My husband was a graduate of the Faculty of Philosophy at Charles University. For a long time he worked for the Invalids’ Association, in the area of work, wages and care for invalids in general. Due to the Communists he didn’t finish his PhD until 1968, and then worked for the Ministry of Social Affairs.
We lived with my husband’s parents in a house on Na Vetrniku Street in Prague. Milos may not have been a Jew, but in the beginning he gave the impression of a big Semitophile. But after the wedding that began to gradually change, until he began to behave practically like an anti-Semite. My husband was very much an anti-Communist, and would for example throw in my face that it was actually the Jews that began with Communism. In the end the Jews were even responsible for scorched soup.
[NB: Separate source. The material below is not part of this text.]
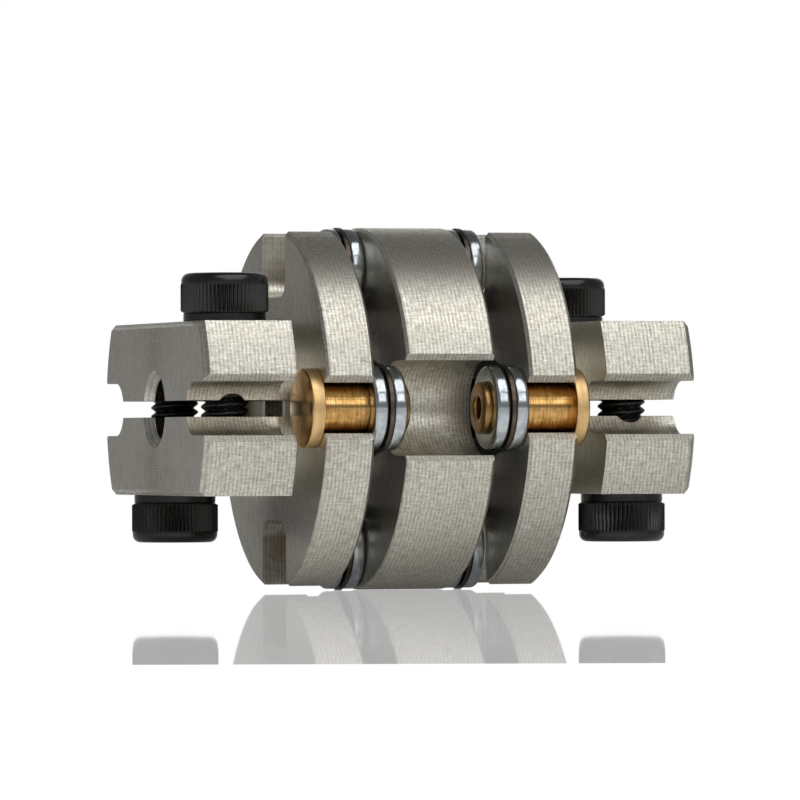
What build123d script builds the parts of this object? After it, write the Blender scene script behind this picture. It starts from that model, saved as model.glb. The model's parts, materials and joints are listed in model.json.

I don't know whence it came in him and why. Before we were married, he’d even attend synagogue with me. But I think that it wasn’t so much an expression of anti-Semitism as of compensation for certain complexes. Back then he wasn’t a university graduate yet, and I was already working at a research institute. I think that he simply didn’t feel good, and compensated for that by attacking me in an area that he knew was the most sensitive for me. Thanks to that we became estranged, of course. We didn’t get divorced, because in the meantime, in 1963 our son Daniel was born. Back then I had practically no place to go, I wouldn’t have been granted an apartment anyways.
From December to April I spent all Saturdays and Sundays with my son in the mountains. On weekends my son and I would go to my parents’ cottage. Until my son was born, my parents and I would often go on trips, as we were ardent hikers. Sometimes my husband would come along as well. After Daniel was born, it was clear that we wouldn’t be able to go hiking for some time, so we decided to buy a cottage somewhere near Prague. We basically bought the cheapest thing available at the time; we said to ourselves that it would be for about five or six years, and then we’d sell it and start hiking again.